Chakra and ASTRA-sim: An open-source ecosystem for advancing co-design for future distributed AI systems
AI systems play a pivotal role in unlocking the full potential of emerging AI workloads such as LLMs and DLRMs by addressing their unique compute, memory and network demands. These systems require judicious SW-HW co-design to drive optimization and innovation around AI models, software, and next-generation hardware. We identify two specific challenges with AI system SW-HW co-design. The first is access to realistic workloads. While industry-approved full-stack benchmark suites (such as MLPerf) play a crucial role in enabling fair comparisons across different SW and HW stacks on current AI systems, running an entire MLPerf workload software stack over large-scale distributed systems is often prohibitive in practice, and only possible for a handful of cloud vendors today. The second is simulation fidelity. Modeling a futuristic large-scale AI system and simulating it in reasonable time at acceptable accuracy is an extremely challenging engineering task.

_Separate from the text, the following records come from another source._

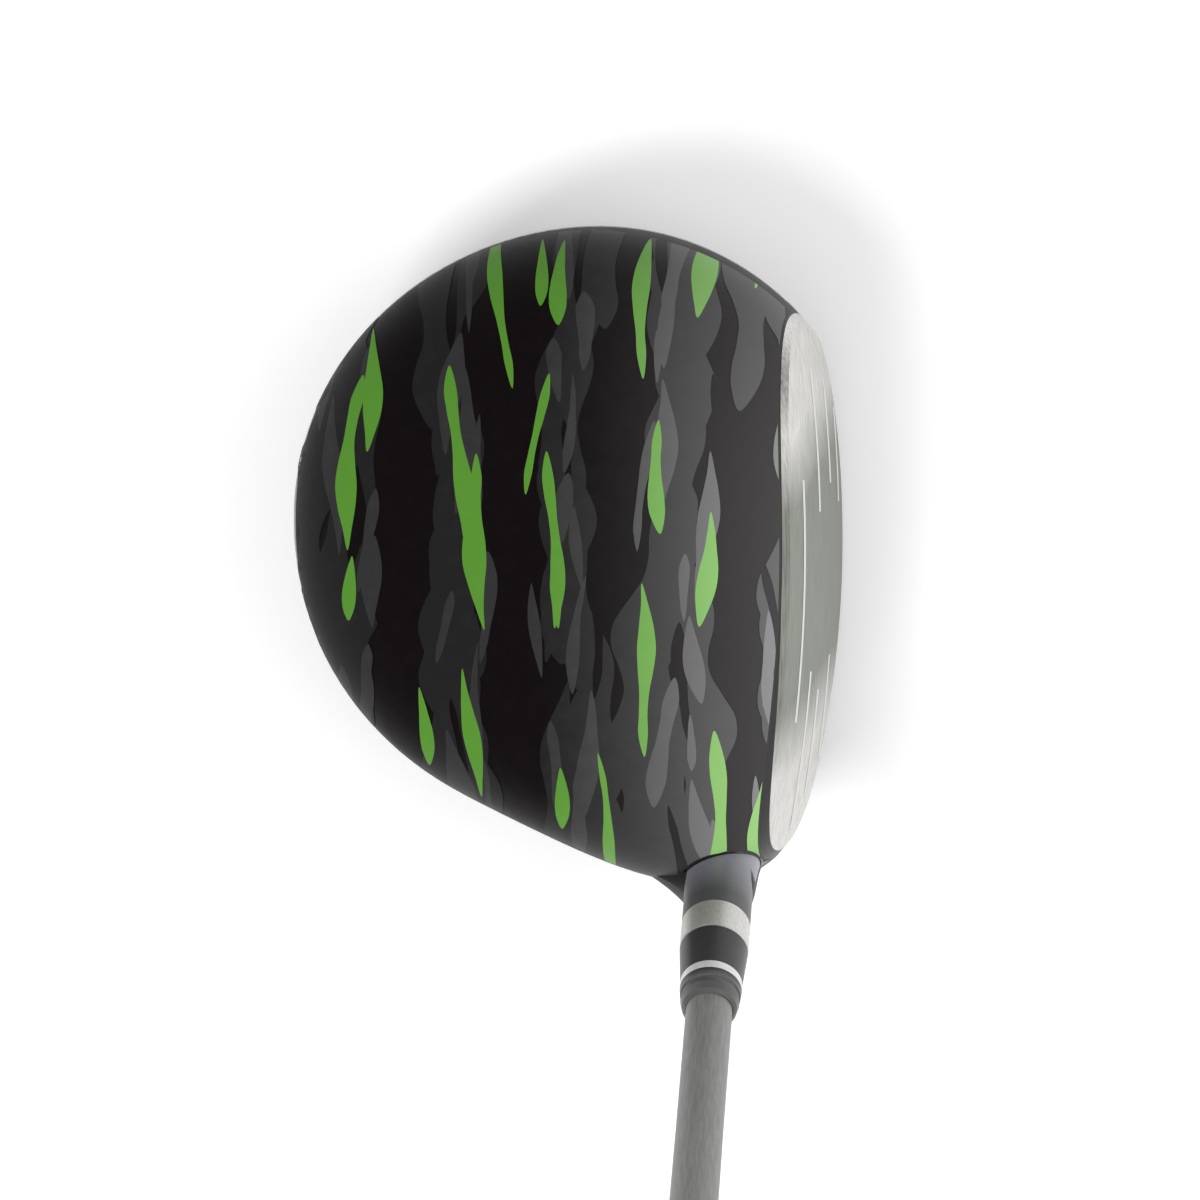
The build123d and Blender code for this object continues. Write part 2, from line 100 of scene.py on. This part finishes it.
def blend(tree, factor, first, second):
    """Mix of two colours that are sockets or plain triples."""
    node = tree.nodes.new("ShaderNodeMix")
    node.data_type = "RGBA"
    for key, value in (("A", first), ("B", second)):
        if isinstance(value, tuple):
            node.inputs[key].default_value = (*value, 1)
        else:
            tree.links.new(value, node.inputs[key])
    tree.links.new(factor, node.inputs["Factor"])
    return node.outputs["Result"]


def axis_value(tree, where, axis):
    """One coordinate of a position."""
    node = tree.nodes.new("ShaderNodeSeparateXYZ")
    tree.links.new(where, node.inputs["Vector"])
    return node.outputs[axis]


def maths(tree, operation, *values):
    """Math node over sockets or plain numbers."""
    node = tree.nodes.new("ShaderNodeMath")
    node.operation = operation
    for index, value in enumerate(values):
        if isinstance(value, (int, float)):
            node.inputs[index].default_value = value
        else:
            tree.links.new(value, node.inputs[index])
    return node.outputs["Value"]


def vector_maths(tree, operation, where, fixed):
    """Distance or dot product of a position with a fixed vector."""
    node = tree.nodes.new("ShaderNodeVectorMath")
    node.operation = operation
    tree.links.new(where, node.inputs[0])
    node.inputs[1].default_value = fixed
    return node.outputs["Value"]


def bump(tree, bsdf, height, depth_mm):
    """Relief of the given depth in millimetres."""
    node = tree.nodes.new("ShaderNodeBump")
    node.inputs["Strength"].default_value = 1.0
    node.inputs["Distance"].default_value = depth_mm * MM
    tree.links.new(height, node.inputs["Height"])
    tree.links.new(node.outputs["Normal"], bsdf.inputs["Normal"])


def finish(name, dark, light, rough, metallic=0.0, grain=(1, 1, 1), scale=1.0, depth=0.01, coat=0.0):
    """Surface whose colour, roughness and relief vary with a fine noise."""
    material, tree, bsdf = shader(name)
    where = position(tree, grain)
    fine = noise(tree, where, scale)
    tree.links.new(blend(tree, spread(tree, fine, 0, 1), dark, light), bsdf.inputs["Base Color"])
    tree.links.new(spread(tree, fine, rough[0], rough[1]), bsdf.inputs["Roughness"])
    bsdf.inputs["Metallic"].default_value = metallic
    bsdf.inputs["Coat Weight"].default_value = coat
    bsdf.inputs["Coat Roughness"].default_value = 0.12
    bump(tree, bsdf, fine, depth)
    return material


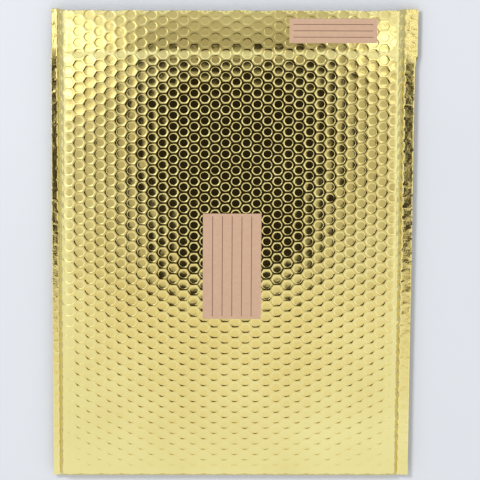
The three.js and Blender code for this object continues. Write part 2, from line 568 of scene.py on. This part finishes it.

To address these challenges, we have been developing an open ecosystem of frameworks to enable design and optimization of future systems. On the workload end, we are developing Chakra - an open and interoperable graph-based representation for standardizing AI workload execution traces. Chakra’s execution traces represent the key operators (computation, memory and communication) when running the distributed workload, along with control dependencies, timing, and resource constraints. Chakra also includes a complementary set of tools and capabilities to enable the collection (pre or post-execution), analysis, generation, and adoption of Chakra execution traces by a broad range of simulators, emulators, and operator replay tools. On the simulation side, we are developing ASTRA-sim, a multi-fidelity simulation framework for distributed AI systems. ASTRA-sim schedules the operators from the Chakra traces over plug-and-play compute and network simulators. ASTRA-sim’s key innovation is the ability to plug-and-play diverse compute / network simulators via a common API, letting users choose their preferred open/proprietary simulator depending on the scale of the system and simulation fidelity they care about. Together, the Chakra + ASTRA-sim ecosystem enables an agile methodology for collection and reproduction of workload behavior in current production systems and extends it to future AI SW-HW system co-design. We are continuing to cultivate this ecosystem further in open partnership with industry and academia as part of the Chakra Working group in MLCommons.